The Value of MBAs in Startups

  • MBAs have founded successful companies, contradicting the notion that they do not contribute to the startup ecosystem.
  • An MBA does not necessarily qualify one for specific roles but also does not disqualify one from making meaningful contributions.
  • The speaker's MBA class includes founders of companies with significant market capitalization, demonstrating the potential impact of MBAs in startups.

"There's many tens of billions of dollars of market capitalization that's been created just in the last ten years from MBAs."

This quote refutes the idea that MBAs are not capable of starting successful companies by citing examples of significant value creation by MBA graduates.

Perception of Amazon's Market Impact

  • Amazon is seen as making the market more accessible for startups rather than destroying it.
  • The weakening of traditional retailers by Amazon allows startups to scale faster and capture market share.
  • Amazon is focused on competing with major retailers, not startups, which can be an indirect benefit to new companies.

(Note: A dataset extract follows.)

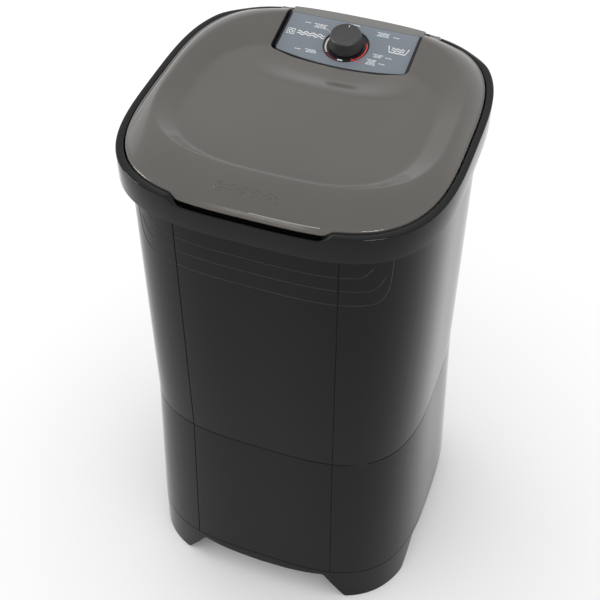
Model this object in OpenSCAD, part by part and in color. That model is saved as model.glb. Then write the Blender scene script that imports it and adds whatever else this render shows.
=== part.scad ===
// Free-standing top-loading mini washer: moulded cabinet panels on a four-footed base, a collar
// with a dished lid and a rear control console, a hanging wash tub, and a belt-driven pulsator.
// Origin: centre of the footprint on the floor. +Z up, front towards -Y.

/* [Overall] */
// Width of the collar, side to side
rim_w = 527; // [500:1:560]
// Depth of the collar, front to back
rim_d = 537; // [510:1:570]
// Height of the collar's flat top above the floor
rim_z = 970; // [940:1:1000]
// Squareness of every rounded-square outline
outline_n = 3.4; // [3:0.1:4]

/* [Cabinet] */
// Width of the upper cabinet
cab_w = 501; // [490:1:503]
// Depth of the upper cabinet
cab_d = 495; // [485:1:500]
// Growth of the lower cabinet from the waist seam to the base seam
flare = 1.052; // [1.02:0.001:1.056]
// Height of the waist seam
waist_z = 417; // [380:1:450]
// Height of the seam between base and cabinet
base_z = 84; // [80:1:90]
// Half distance between the two vertical seams of the front
seam_x = 129; // [110:1:140]
// Wall of the moulded panels
wall = 3; // [2:0.1:3.4]
// Gap at every panel seam
seam_gap = 1; // [0.6:0.1:1.4]

/* [Base] */
// Half width of the front arch at the floor
arch_x = 167; // [150:1:175]
// Half width of the side arch at the floor
arch_y = 151; // [140:1:160]
// Height of the arch at its middle
arch_z = 61; // [50:1:64]
// Thickness of a rubber foot pad
pad_h = 4; // [3:0.5:5]

/* [Collar] */
// Height of the collar's outer skirt
collar_h = 46; // [40:1:50]
// Width of the collar's flat top
collar_top = 11; // [9:0.5:12]
// Half width of the finger scoop at the front
scoop_x = 110; // [90:1:120]
// Depth of the finger scoop
scoop_dz = 10.5; // [6:0.5:12]

/* [Lid] */
// Gap between the lid and the collar
lid_gap = 3; // [2:0.5:4]
// Height of the dish's upper edge above the collar
dish_rise = 18; // [12:1:20]
// Height of the dish's floor above the collar
floor_rise = 3; // [0:1:6]
// Thickness of the lid
lid_t = 3; // [2.5:0.1:4]

/* [Console] */
// Half width of the console
console_x = 113.5; // [110:0.5:114]
// Height of the console's rear strip above the collar
console_rise = 9.5; // [8:0.5:11]
// Tilt of the control panel
panel_tilt = 10.5; // [8:0.5:12]
// Knob diameter at its foot
knob_d = 56; // [50:1:58]
// Knob height
knob_h = 23.5; // [18:0.5:26]

/* [Wash tub] */
// Half width of the tub's mouth
tub_a = 224; // [216:1:226]
// Half depth of the tub's mouth
tub_b = 164; // [156:1:166]
// Tub floor above the ground
tub_floor_z = 374; // [370:1:380]
// Pulsator diameter
pulsator_d = 236; // [200:1:240]

/* [Drive] */
// Pitch diameter of the driven pulley
driven_d = 168; // [150:1:172]
// Pitch diameter of the motor pulley
motor_pulley_d = 42; // [38:1:48]
// Distance between drive shaft and motor shaft
drive_cc = 218; // [212:1:222]
// Drive shaft diameter
shaft_d = 14; // [12:1:16]

/* [Hidden] */

// Outline resolution: points round the cabinet outline and round a lofted ring
side_n = 96;
loft_n = 72;
big = 900;

rim_a = rim_w / 2;
rim_b = rim_d / 2;
cab_a = cab_w / 2;
cab_b = cab_d / 2;
base_a = cab_a * flare;
base_b = cab_b * flare;
base_foot = 1.007;
skirt_z = rim_z - collar_h;
ledge_t = 4;
ledge_z = rim_z - 20;
inner_a = rim_a - collar_top;
inner_b = rim_b - collar_top;
lid_a = inner_a - lid_gap;
lid_b = inner_b - lid_gap;
lid_edge_z = rim_z + 2.5;
lid_low_z = rim_z - 12;
dish_a = 225;
dish_front = 171;
dish_back = 238;
dish_cy = -12;
dish_n = 2.9;
floor_a = 190;
floor_front = 164;
floor_back = 148;
floor_n = 3;
notch_x = console_x + 4;
notch_front = 119;
notch_side = 140;

hinge_y = rim_b - 15.5;
hinge_z = rim_z - 4;
knuckle_r = 4;
tab_x = 119;
tab_w = 20;
tab_mid = tab_x + tab_w / 2;
pin_r = 1.75;
pin_l = 28;
tab_gap = 0.8;
running = 0.05;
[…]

"I think they've made it easier for startups to scale faster and take market share away from those legacy players."

This quote suggests that Amazon's impact on traditional retailers has inadvertently created opportunities for startups to grow.

Investment in Daily Harvest

  • Daily Harvest is a subscription service delivering superfoods, reinventing the frozen food category for millennials.
  • Frozen food has operational advantages over fresh, leading to higher retention and margins.
  • The company showed exceptional growth with limited capital, prompting the investment decision.

"The thing that we loved about it was that it's kind of unintuitive. But frozen has some inherent advantages over fresh food."

This quote explains the rationale behind investing in Daily Harvest, highlighting the unique benefits of the frozen food model for scalability and customer retention.